Sometimes it takes a while to even realize there is something for which to be grateful. This past summer a friend of 45 years told me that the reason I had been hearing from her less and less was because “we have nothing in common.” I crumpled inside. We are very different people who chose very different paths in life, but I could have rattled off a dozen things we still had in common. I was also shocked by the random cruelty of her statement. She made a unilateral decision that completely changed a relationship that still held meaning for me, but I held my tongue. Had I still been in my 30s, I would have argued with her, but instead I numbly made it through dinner and never called her again.

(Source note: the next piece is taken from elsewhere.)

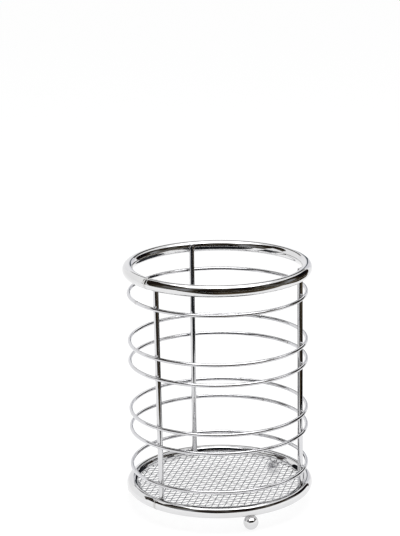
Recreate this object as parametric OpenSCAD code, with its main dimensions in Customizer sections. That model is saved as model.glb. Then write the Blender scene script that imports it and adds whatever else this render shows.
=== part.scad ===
// Cutlery holder: a round plated wire basket with a tube rim, a tube base ring,
// six thin hoops, three uprights, a woven wire floor and three ball feet.
// Lengths are in millimetres. The table is z = 0 and the basket's middle is x = y = 0.
// The front of the basket faces -Y, and turns run from the front towards +X.

/* [Basket] */
// Outside diameter over the rim and base tubes
basket_d = 133; // [110:1:160]
// Height from the table to the top of the rim tube
basket_h = 176.4; // [155:0.2:200]
// Diameter of the rim and base tubes
tube_d = 8; // [6.5:0.5:9.5]

/* [Hoops] */
// Diameter of the thin hoop wire
hoop_d = 2.6; // [2:0.1:3.2]
// Drop from the rim tube to the first hoop, centre to centre
first_hoop_drop = 17.2; // [12:0.2:24]
// Drop from the rim tube to the upper pair's top hoop
upper_pair_drop = 52; // [40:1:56]
// Distance between the two hoops of the upper pair
upper_pair_gap = 14.5; // [8:0.5:18]
// Rise from the base tube to the lower pair's bottom hoop
lower_pair_rise = 42.8; // [32:0.2:46]
// Distance between the two hoops of the lower pair
lower_pair_gap = 13.4; // [8:0.2:16]
// Rise from the base tube to the last hoop
last_hoop_rise = 14.6; // [10:0.2:22]

/* [Uprights] */
// Diameter of the three upright wires
upright_d = 3.8; // [2.6:0.1:4.4]
// How far an upright stands in from the inner side of the tubes
upright_proud = 1; // [0.2:0.1:1.4]
// Top end of an upright above the middle of the rim tube
upright_top_rise = 2.8; // [0:0.1:3]
// Bottom end of an upright below the middle of the base tube
upright_foot_drop = 0.8; // [0:0.1:1]
// Turn of the left upright from the front
upright_turn = -44; // [-55:0.5:-30]
// Lean of the left upright along its ring
upright_lean = 0.8; // [0:0.1:1.5]

/* [Feet] */
// Diameter of a ball foot
foot_d = 10.5; // [8:0.5:14]
// Turn of the front foot from the front
foot_turn = 20; // [10:0.5:30]

/* [Woven floor] */
// Diameter of the floor's woven wire
mesh_wire_d = 0.6; // [0.4:0.05:0.9]
// Distance between neighbouring floor wires
mesh_pitch = 4.35; // [3.5:0.05:6]
// Middle of the woven floor below the middle of the base tube
mesh_drop = 1.5; // [1:0.1:2.5]
// Turn of the long wires from front to back
mesh_turn = 12.3; // [-30:0.1:30]
// Slant of the cross wires away from square
mesh_skew = 20; // [0:0.5:25]

/* [Welds] */
// How deep crossing wires are pressed into each other
weld_sink = 0.2; // [0.1:0.05:0.4]
// Diameter of the weld nugget between a hoop and an upright
nugget_d = 2.2; // [1.4:0.1:2.6]
// How deep a ball foot is set into the base tube
foot_sink = 0.4; // [0.2:0.1:0.8]
// Length of the upset bead where a ring or hoop is closed
bead_len = 1.4; // [0.8:0.1:2.5]
// Height of that bead above a tube's surface
tube_bead_rise = 0.12; // [0.05:0.01:0.25]
// Height of that bead above a hoop's surface
hoop_bead_rise = 0.1; // [0.05:0.01:0.2]

/* [Hidden] */

// Faces of round sections, rings and floor wires
round_fn = 48;
ring_fn = 180;
ball_fn = 64;
wire_sides = 6;

// Three uprights and three feet stand evenly round the basket
upright_count = 3;
turn_step = 360 / upright_count;
// The right and rear uprights stand a little off the even spacing
right_stray = -1;
rear_stray = 2;

// Turns of the closing welds, from the front
rim_seam_turn = -48.3;
base_seam_turn = -43.4;
hoop_seam_turns = [-62.9, 150, 125.3, 164, 148, 172];

// Sizes that follow
tube_r = tube_d / 2;
hoop_wire_r = hoop_d / 2;
upright_wire_r = upright_d / 2;
foot_r = foot_d / 2;
mesh_wire_r = mesh_wire_d / 2;
ring_r = basket_d / 2 - tube_r;
upright_r = ring_r - tube_r - upright_proud + upright_wire_r;
hoop_r = upright_r + upright_wire_r + hoop_wire_r - weld_sink;
rim_z = basket_h - tube_r;
base_z = foot_d - foot_sink + tube_r;

// Heights of the six hoops, from the rim down
hoop_zs = [
  rim_z - first_hoop_drop,
  rim_z - upper_pair_drop,
  rim_z - upper_pair_drop - upper_pair_gap,
  base_z + lower_pair_rise + lower_pair_gap,
  base_z + lower_pair_rise,
  base_z + last_hoop_rise
];

// The floor: its wires end inside the base tube's inner flank, and where two wires
// cross, each bends away by half a wire less the press between them
mesh_z = base_z - mesh_drop;
wire_press = 0.04;
wire_bury = 0.5;
crimp_rise = mesh_wire_r - wire_press / 2;
mesh_r = ring_r - sqrt(pow(tube_r, 2) - pow(mesh_drop, 2)) + wire_bury;
wire_count = floor((mesh_r - mesh_pitch / 2) / mesh_pitch);
long_angle = 90 - mesh_turn;
cross_angle = mesh_skew - mesh_turn;

// A plain ring of round section
module round_ring(r, wire_r, z) {
  translate([0, 0, z])
    rotate_extrude($fn = ring_fn)
      translate([r, 0])
        circle(r = wire_r, $fn = round_fn);
}

// A ring closed by one weld with a low bead
module closed_ring(r, wire_r, z, seam_turn, bead_rise) {
  bead_angle = bead_len / r * 180 / PI;
  round_ring(r, wire_r, z);
  translate([0, 0, z])
    rotate([0, 0, seam_turn - 90 - bead_angle / 2])
      rotate_extrude(angle = bead_angle, $fn = ring_fn)
        translate([r, 0])
          circle(r = wire_r + bead_rise, $fn = round_fn);
}

// Moves a piece from the middle out to a radius, at a turn from the front
module at_turn(turn, r) {
  rotate([0, 0, turn])
    translate([0, -r, 0])
      children();
}

module rim_tube() {
  color("gainsboro")
    closed_ring(ring_r, tube_r, rim_z, rim_seam_turn, tube_bead_rise);
}

module base_ring() {
  color("gainsboro")
    closed_ring(ring_r, tube_r, base_z, base_seam_turn, tube_bead_rise);
}

// Hoop by its place in the table of heights, 0 at the top
module hoop(place) {
  color("silver")
    closed_ring(hoop_r, hoop_wire_r, hoop_zs[place], hoop_seam_turns[place], hoop_bead_rise);
}

// An upright inside the hoops, with a weld nugget out to each hoop it carries; its ends
// are coped to fit against the inner flanks of the two tubes; a lean moves its top back
// along the ring and its bottom forward
module upright(turn, lean) {
  bottom_z = base_z - upright_foot_drop;
  top_z = rim_z + upright_top_rise;
  middle_z = (bottom_z + top_z) / 2;
  color("darkgray")
    difference() {
      at_turn(turn, upright_r)
        translate([0, 0, middle_z])
          rotate([0, -lean, 0]) {
            translate([0, 0, bottom_z - middle_z])
              cylinder(r = upright_wire_r, h = top_z - bottom_z, $fn = round_fn);
            for (z = hoop_zs)
              translate([0, 0, z - middle_z])
                rotate([90, 0, 0])
                  cylinder(d = nugget_d, h = hoop_r - upright_r, $fn = round_fn);
          }
      round_ring(ring_r, tube_r - weld_sink, rim_z);
      round_ring(ring_r, tube_r - weld_sink, base_z);
    }
}

// A ball foot set into the underside of the base tube
module foot(turn) {
  color("whitesmoke")
    at_turn(turn, ring_r)
      translate([0, 0, foot_r])
        sphere(r = foot_r, $fn = ball_fn);
}

// Where wire `own` of one direction meets the wires of the other, along itself
function meeting(own, other, turn_between) =
  (other - own * cos(turn_between)) * mesh_pitch / sin(turn_between);

// Stations [along, height] of one floor wire: its two ends and each crossing between them
function stations(own, turn_between, side) =
  let (
    half = sqrt(pow(mesh_r, 2) - pow(own * mesh_pitch, 2)),
    reach = ceil(2 * mesh_r / mesh_pitch),
    step = turn_between > 0 ? 1 : -1,
    crossings = [
      for (k = [-reach:reach])
        let (other = k * step, along = meeting(own, other, turn_between))
          if (abs(along) < half - mesh_wire_d)
            [along, side * crimp_rise * ((own + other) % 2 == 0 ? 1 : -1)]
    ]
  )
  concat([[-half, 0]], crossings, [[half, 0]]);

// One wavy floor wire as a tube through its stations
module floor_wire(own, turn_between, side) {
  path = stations(own, turn_between, side);
  last = len(path) - 1;
  points = [
    for (p = path, k = [0:wire_sides - 1])
      let (a = 360 * (k + 0.5) / wire_sides)
        [p[0], mesh_wire_r * cos(a), p[1] + mesh_wire_r * sin(a)]
  ];
  sides = [
    for (m = [0:last - 1], k = [0:wire_sides - 1])
      let (n = (k + 1) % wire_sides)
        [m * wire_sides + k, m * wire_sides + n, (m + 1) * wire_sides + n, (m + 1) * wire_sides + k]
  ];
  start_cap = [for (k = [wire_sides - 1:-1:0]) k];
  end_cap = [for (k = [0:wire_sides - 1]) last * wire_sides + k];
  polyhedron(points = points, faces = concat([start_cap], sides, [end_cap]));
}

// All floor wires of one direction; side is 1 where they start on top, -1 below
module floor_wires(own_angle, other_angle, side) {
  translate([0, 0, mesh_z])
    rotate([0, 0, own_angle])
      for (own = [-wire_count:wire_count])
        translate([0, own * mesh_pitch, 0])
          floor_wire(own, own_angle - other_angle, side);
}

module floor_long_wires() {
  color("lightsteelblue")
    floor_wires(long_angle, cross_angle, 1);
}

module floor_cross_wires() {
  color("slategray")
    floor_wires(cross_angle, long_angle, -1);
}

rim_tube();
base_ring();
hoop(0);  // hoop_1_top
hoop(1);  // hoop_2_upper_pair_top
hoop(2);  // hoop_3_upper_pair_bottom
hoop(3);  // hoop_4_lower_pair_top
hoop(4);  // hoop_5_lower_pair_bottom
hoop(5);  // hoop_6_bottom
upright(upright_turn, upright_lean);  // upright_left
upright(upright_turn + turn_step + right_stray, 0);  // upright_right
upright(upright_turn + 2 * turn_step + rear_stray, 0);  // upright_rear
floor_long_wires();
floor_cross_wires();
foot(foot_turn);  // foot_front
foot(foot_turn + turn_step);  // foot_rear
foot(foot_turn + 2 * turn_step);  // foot_left
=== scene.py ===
import math

import bmesh
import bpy
from mathutils import Matrix, Vector, noise


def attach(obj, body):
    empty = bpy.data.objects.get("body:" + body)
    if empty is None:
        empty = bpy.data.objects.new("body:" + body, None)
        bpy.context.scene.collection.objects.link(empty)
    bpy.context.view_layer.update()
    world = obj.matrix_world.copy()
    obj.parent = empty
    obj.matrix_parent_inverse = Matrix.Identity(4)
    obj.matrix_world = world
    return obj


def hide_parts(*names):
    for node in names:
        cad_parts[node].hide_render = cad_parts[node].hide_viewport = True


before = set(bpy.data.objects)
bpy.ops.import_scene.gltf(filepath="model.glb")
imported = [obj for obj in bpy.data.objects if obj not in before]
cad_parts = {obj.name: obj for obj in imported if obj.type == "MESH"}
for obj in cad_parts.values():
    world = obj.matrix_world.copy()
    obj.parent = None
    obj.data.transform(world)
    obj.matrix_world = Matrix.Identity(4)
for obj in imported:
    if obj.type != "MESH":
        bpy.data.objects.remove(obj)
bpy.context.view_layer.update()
mm = 0.001
upwards = Vector((0, 0, 1))


def linear(hexText):
    # sRGB hex to the linear colour that a shader takes
    values = []
    for place in (1, 3, 5):
        part = int(hexText[place:place + 2], 16) / 255
        values.append(part / 12.92 if part <= 0.04045 else ((part + 0.055) / 1.055) ** 2.4)
    return (*values, 1.0)


def addNode(tree, kind, settings=None, links=None):
    # lower-case settings are the node's own, the others are its inputs
    node = tree.nodes.new(kind)
    for key, value in (settings or {}).items():
        if isinstance(key, str) and hasattr(node, key):
            setattr(node, key, value)
        else:
            node.inputs[key].default_value = value
    for key, source in (links or {}).items():
        tree.links.new(source, node.inputs[key])
    return node


def newMaterial(name):
    material = bpy.data.materials.new(name)
    material.use_nodes = True
    material.node_tree.nodes.clear()
    return material, material.node_tree


def atTurn(turn, radius, z=0.0):
    # a point at a turn from the front, in millimetres
    angle = math.radians(turn)
    return Vector((radius * math.sin(angle), -radius * math.cos(angle), z))


def outwards(turn):
    return atTurn(turn, 1.0)


def wander(seed, place, scale):
    # smooth unevenness between about -1 and 1, the same at each run
    return noise.noise(Vector((place * scale, seed * 7.31, 0.5)))


def startMesh():
    mesh = bmesh.new()
    return mesh, mesh.verts.layers.float.new("weldHeat")


def skinTube(mesh, heat, stations, around, closed=False):
    # stations: (centre, side vector, up vector, radius, weld heat); round section through all of them
    rings = []
    for centre, side, up, radius, warmth in stations:
        ring = []
        for k in range(around):
            angle = 2 * math.pi * k / around
            vert = mesh.verts.new((centre + (side * math.cos(angle) + up * math.sin(angle)) * radius) * mm)
            vert[heat] = warmth
            ring.append(vert)
        rings.append(ring)
    last = len(rings) if closed else len(rings) - 1
    for i in range(last):
        near, far = rings[i], rings[(i + 1) % len(rings)]
        for k in range(around):
            n = (k + 1) % around
            mesh.faces.new((near[k], near[n], far[n], far[k]))
    if not closed:
        mesh.faces.new(rings[0][::-1])
        mesh.faces.new(rings[-1])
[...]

We are still in touch occasionally online but, after sitting with this new reality for a while, I realized I was very grateful I had become the person who could just walk away. I also realized that I did not miss her need to offer unasked-for advice and I no longer had to work around her high anxiety, which I never spoke to her about but which I found wearisome.

Should she come back into my life, I know I will be grateful for that as well, because I do miss her and sometimes wish I could tell her something funny or recommend a book I know she would enjoy. For the present I am simply grateful that I care about all this a lot less than I expected.

That, I think, is the point of practicing appreciation. It makes for a more graceful existence and leaves space in one’s head for other things, other friends, other experiences.

And so, on Thanksgiving Day, I will publically acknowledge my hosts and give thanks for my daughter but, in my head, I know I will also be grateful that my frail mother is still with us, that my knee is being replaced in the spring, that my work situation is better than last year, that my health is improved, and that the Democrats reclaimed the House.